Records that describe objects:
====================

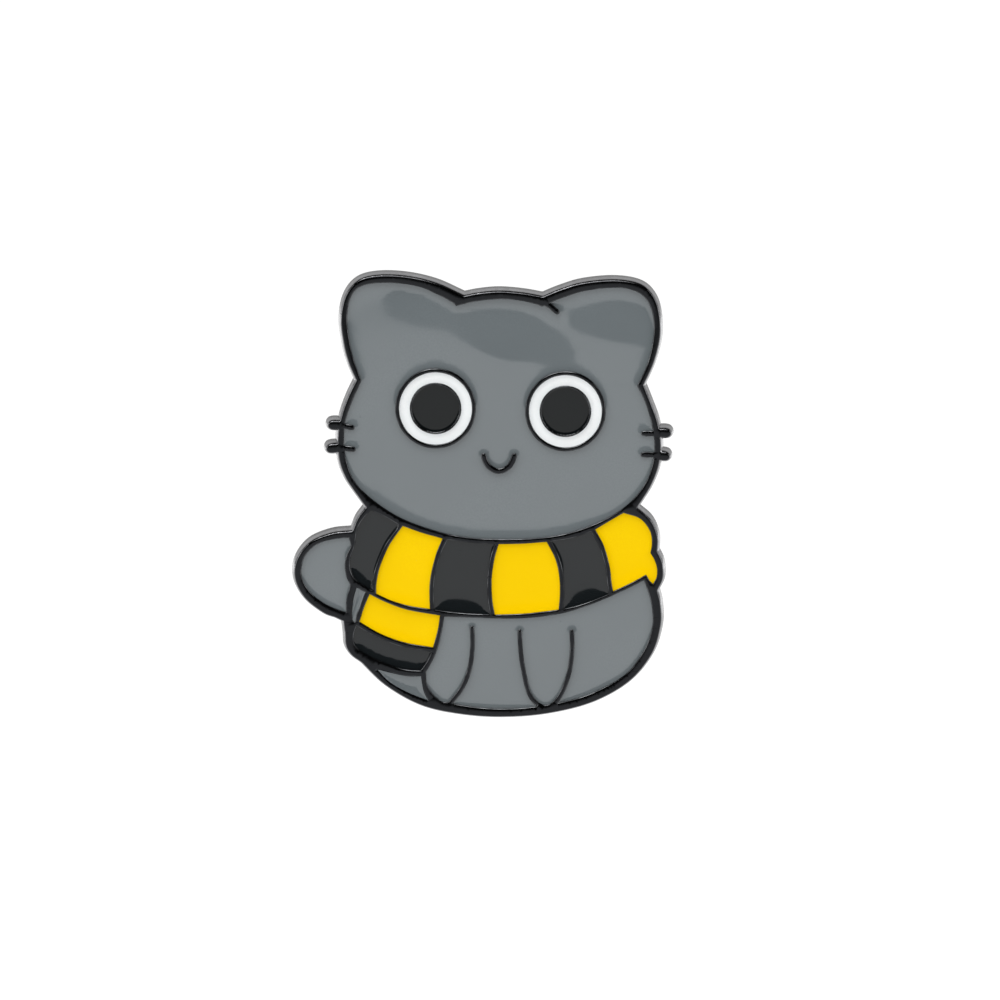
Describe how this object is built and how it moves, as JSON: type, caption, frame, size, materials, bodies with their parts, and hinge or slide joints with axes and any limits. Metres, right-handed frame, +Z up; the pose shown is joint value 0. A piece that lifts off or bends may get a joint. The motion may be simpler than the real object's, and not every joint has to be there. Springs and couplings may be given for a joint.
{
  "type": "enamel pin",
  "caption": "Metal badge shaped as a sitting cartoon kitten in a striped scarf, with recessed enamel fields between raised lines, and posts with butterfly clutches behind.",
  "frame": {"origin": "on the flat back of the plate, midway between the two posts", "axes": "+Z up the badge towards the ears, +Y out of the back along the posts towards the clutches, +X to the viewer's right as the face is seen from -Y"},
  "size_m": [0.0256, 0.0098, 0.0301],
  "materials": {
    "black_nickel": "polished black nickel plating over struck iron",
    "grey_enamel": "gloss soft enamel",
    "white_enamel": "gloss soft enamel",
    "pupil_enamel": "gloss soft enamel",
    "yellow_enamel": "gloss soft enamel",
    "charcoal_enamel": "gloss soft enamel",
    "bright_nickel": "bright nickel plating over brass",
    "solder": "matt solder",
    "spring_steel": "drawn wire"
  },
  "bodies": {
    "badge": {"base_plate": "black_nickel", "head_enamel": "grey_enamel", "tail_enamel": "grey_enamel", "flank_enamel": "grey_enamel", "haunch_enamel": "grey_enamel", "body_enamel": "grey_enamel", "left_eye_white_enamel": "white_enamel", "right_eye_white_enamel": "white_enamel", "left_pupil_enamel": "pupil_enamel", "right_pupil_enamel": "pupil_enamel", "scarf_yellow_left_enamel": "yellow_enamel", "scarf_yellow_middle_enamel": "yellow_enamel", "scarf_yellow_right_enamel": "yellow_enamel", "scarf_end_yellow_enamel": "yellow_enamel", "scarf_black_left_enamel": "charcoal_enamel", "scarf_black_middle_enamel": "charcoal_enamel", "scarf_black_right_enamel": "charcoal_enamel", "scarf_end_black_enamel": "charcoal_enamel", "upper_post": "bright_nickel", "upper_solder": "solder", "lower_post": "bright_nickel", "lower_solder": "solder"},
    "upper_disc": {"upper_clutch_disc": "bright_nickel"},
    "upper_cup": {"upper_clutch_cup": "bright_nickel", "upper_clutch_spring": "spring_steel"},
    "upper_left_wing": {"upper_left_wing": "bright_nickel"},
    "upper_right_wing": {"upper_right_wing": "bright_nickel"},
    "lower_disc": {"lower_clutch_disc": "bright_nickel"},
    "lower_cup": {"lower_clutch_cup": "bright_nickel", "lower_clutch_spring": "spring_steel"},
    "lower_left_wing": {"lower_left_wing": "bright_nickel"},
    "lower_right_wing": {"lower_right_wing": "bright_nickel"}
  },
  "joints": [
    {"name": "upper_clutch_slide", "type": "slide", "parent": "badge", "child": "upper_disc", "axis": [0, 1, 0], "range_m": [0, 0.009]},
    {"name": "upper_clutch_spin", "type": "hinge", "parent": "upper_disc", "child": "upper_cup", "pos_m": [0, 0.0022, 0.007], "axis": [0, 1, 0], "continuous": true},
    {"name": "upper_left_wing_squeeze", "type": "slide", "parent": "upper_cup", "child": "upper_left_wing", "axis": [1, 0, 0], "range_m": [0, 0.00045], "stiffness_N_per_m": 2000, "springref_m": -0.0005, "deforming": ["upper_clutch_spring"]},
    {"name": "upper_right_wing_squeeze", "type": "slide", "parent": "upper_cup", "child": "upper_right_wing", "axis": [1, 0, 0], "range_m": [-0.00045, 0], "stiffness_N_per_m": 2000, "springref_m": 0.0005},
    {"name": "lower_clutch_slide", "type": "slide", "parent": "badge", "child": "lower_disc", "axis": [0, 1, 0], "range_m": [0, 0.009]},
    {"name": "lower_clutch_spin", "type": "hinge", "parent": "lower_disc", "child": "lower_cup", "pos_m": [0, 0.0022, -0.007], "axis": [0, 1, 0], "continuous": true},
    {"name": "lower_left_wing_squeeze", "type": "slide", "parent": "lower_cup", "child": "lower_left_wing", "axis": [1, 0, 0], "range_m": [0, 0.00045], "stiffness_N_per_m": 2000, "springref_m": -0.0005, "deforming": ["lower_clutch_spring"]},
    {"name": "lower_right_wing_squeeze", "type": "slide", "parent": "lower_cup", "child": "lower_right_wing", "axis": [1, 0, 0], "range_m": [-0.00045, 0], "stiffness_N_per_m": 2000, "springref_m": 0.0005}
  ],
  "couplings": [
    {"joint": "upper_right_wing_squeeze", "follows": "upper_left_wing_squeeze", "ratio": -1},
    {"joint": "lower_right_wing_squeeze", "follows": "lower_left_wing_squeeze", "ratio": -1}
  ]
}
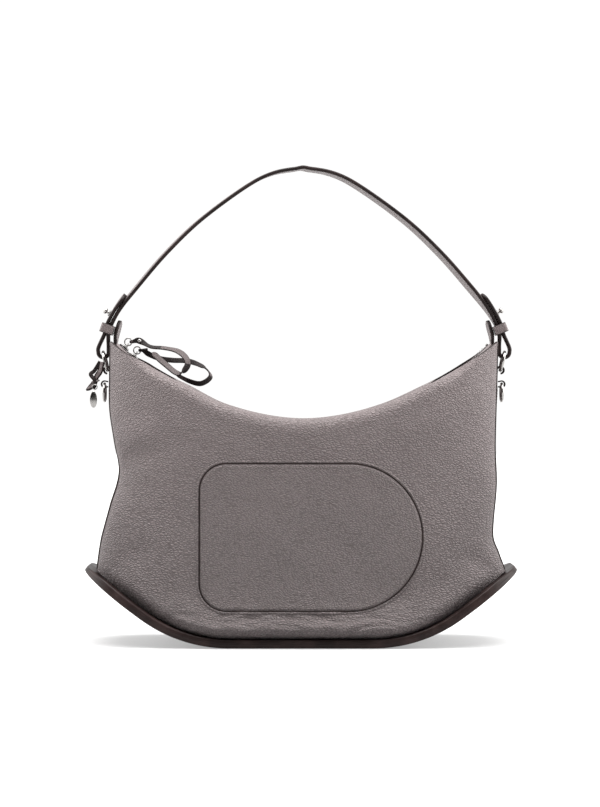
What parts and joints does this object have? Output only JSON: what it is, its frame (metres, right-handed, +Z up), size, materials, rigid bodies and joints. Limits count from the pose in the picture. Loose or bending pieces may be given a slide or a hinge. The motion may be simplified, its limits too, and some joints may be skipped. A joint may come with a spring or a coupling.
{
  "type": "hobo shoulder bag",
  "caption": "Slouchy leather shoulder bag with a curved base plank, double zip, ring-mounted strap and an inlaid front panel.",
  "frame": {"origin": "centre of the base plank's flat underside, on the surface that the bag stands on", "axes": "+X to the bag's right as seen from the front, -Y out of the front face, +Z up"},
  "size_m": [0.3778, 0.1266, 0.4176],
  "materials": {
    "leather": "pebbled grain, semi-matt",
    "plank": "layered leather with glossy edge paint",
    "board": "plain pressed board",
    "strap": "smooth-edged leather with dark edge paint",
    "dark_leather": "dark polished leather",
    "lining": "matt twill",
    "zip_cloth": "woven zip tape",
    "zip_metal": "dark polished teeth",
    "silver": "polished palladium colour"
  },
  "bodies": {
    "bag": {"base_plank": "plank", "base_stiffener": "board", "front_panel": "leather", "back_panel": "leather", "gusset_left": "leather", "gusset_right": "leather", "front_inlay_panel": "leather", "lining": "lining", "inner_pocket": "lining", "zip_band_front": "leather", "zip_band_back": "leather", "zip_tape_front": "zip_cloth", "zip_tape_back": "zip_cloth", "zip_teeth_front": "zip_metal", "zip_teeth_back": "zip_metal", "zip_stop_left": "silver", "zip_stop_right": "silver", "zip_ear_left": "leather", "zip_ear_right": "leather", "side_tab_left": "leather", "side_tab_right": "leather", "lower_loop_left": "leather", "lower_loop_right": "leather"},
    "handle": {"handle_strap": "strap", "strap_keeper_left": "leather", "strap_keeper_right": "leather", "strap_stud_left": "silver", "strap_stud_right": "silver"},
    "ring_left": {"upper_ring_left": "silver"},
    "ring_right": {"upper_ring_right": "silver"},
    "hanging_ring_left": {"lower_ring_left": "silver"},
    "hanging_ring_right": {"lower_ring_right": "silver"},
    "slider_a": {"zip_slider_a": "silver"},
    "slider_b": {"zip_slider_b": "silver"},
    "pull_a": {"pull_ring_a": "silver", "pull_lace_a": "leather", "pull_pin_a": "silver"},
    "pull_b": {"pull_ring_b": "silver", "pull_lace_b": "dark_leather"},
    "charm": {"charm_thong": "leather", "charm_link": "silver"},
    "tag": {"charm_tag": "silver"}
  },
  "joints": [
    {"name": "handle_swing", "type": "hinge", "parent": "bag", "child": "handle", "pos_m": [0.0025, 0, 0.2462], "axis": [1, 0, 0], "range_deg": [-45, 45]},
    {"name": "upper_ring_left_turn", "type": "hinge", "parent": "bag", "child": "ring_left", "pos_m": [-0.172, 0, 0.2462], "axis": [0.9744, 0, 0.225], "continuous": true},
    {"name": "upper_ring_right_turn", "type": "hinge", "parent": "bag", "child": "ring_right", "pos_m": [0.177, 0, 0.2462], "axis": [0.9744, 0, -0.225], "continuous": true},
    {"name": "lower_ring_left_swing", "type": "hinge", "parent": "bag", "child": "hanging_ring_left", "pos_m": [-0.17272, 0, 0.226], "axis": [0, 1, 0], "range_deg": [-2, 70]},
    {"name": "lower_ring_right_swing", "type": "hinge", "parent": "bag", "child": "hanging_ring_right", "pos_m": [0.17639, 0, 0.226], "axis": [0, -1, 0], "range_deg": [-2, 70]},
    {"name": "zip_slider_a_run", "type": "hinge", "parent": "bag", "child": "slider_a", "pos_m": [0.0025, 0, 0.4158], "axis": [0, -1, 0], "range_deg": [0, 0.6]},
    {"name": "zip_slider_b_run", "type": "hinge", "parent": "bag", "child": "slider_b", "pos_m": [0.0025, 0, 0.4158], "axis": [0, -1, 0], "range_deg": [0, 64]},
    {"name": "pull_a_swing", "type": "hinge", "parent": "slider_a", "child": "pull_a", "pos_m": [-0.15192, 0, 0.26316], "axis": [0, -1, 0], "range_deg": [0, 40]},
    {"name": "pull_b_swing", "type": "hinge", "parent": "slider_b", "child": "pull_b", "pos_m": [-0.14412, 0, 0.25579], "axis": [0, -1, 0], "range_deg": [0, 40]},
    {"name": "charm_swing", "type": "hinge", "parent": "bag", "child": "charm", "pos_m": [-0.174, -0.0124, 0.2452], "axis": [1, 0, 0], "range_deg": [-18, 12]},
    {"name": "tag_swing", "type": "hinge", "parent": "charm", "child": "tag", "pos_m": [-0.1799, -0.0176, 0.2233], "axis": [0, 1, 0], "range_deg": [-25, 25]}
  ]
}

====================

**Written task**
Read the lines above. Gather those in which the string "joints" is found.

**Full answer**
Describe how this object is built and how it moves, as JSON: type, caption, frame, size, materials, bodies with their parts, and hinge or slide joints with axes and any limits. Metres, right-handed frame, +Z up; the pose shown is joint value 0. A piece that lifts off or bends may get a joint. The motion may be simpler than the real object's, and not every joint has to be there. Springs and couplings may be given for a joint.
  "joints": [
What parts and joints does this object have? Output only JSON: what it is, its frame (metres, right-handed, +Z up), size, materials, rigid bodies and joints. Limits count from the pose in the picture. Loose or bending pieces may be given a slide or a hinge. The motion may be simplified, its limits too, and some joints may be skipped. A joint may come with a spring or a coupling.
  "joints": [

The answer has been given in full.